Viewers learn about the health effects of natural gas and oil drilling on Garfield County, Colorado, residents in this video segment adapted from the independent film Split Estate. In the 1990s, people there started to complain that toxic compounds released by nearby drilling were making them sick by affecting their water supply. Resident Laura Amis, whose drinking water was poisoned by drilling, developed an adrenal tumor. Experts explain how oil and gas industries are exempt from some federal regulations. Many wells have been drilled since the 1990s, and more continue to be planned.
Natural gas is relatively easy to produce: once a well is drilled and finished, the gas usually comes out on its own. However, as companies have pushed the limits of technology by drilling less conventional wells, they are turning more often to a technique called fracturing to make gas wells more productive. Fracturing involves injecting acid, chemical gels, or other fluids underground at high pressure to open up cracks in the rock and allow the natural gas to flow more easily. About 90 percent of oil and gas wells in the United States use fracturing to stimulate production. However, some of the fluids used are toxic and can contaminate nearby groundwater supplies. That's where the controversy comes in.

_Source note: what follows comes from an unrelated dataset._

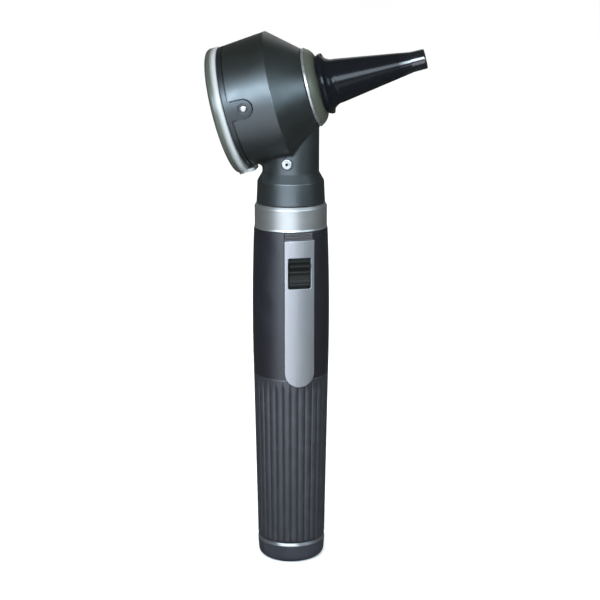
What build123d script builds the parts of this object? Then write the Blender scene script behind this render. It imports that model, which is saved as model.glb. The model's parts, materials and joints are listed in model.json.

In a number of states, including Colorado, New Mexico, and Virginia, residents' water quality worsened after gas wells near their homes were fractured. Residents complained about murky or cloudy water, black, jelly-like grease in the water, and body rashes from showering. But there could also be more serious consequences: chemicals in hydraulic fracturing fluids have been linked to cancer, organ and skin disorders, birth defects, and other health problems.
Despite the risks, the EPA does not currently regulate the injection of fracturing fluids under the Safe Drinking Water Act. A 2004 EPA study found that fracturing coal seams to increase production poses little or no threat to drinking water, but this finding remains controversial. In recent years, citizen action groups such as Earthworks in Colorado have pressured the government to better protect people living near drill sites, especially those who do not own the rights to mineral deposits under their properties. Citizen groups are also pushing gas companies to use safer drilling and fracturing techniques.
There are ways to fracture wells without using toxic chemicals. For instance, a well can be fractured with plain water, and studies show that this works just as well as—and costs considerably less than—fracturing with a chemical gel. Another option is using a mixture of liquid carbon dioxide and sand. After injecting the mixture into the fractures, the CO2 vaporizes, leaving sand to hold the cracks open. This type of fracturing protects groundwater by generating no underground waste.
It's not only the oil and gas companies, citizens directly affected by drilling, or government regulators who can take action. About 86 percent of all energy used in the United States comes from fossil fuels like oil, coal, and natural gas. These substances are also the raw materials for most of the huge quantity of plastics our society uses. By reducing our demand for fossil fuels, we can lessen the need for oil and gas drilling. For instance, whenever possible, we can walk, bike, or use mass transit instead of driving. We can use energy-efficient compact fluorescent bulbs at home, and shut lights off when we leave a room. We can also reduce the amount of waste we produce by buying minimally packaged goods, choosing reusable products, and recycling. Finally, we can all be citizen activists: if we see an environmental problem in our neighborhood, we can join forces with neighbors and local government to fix it for everyone's health and safety.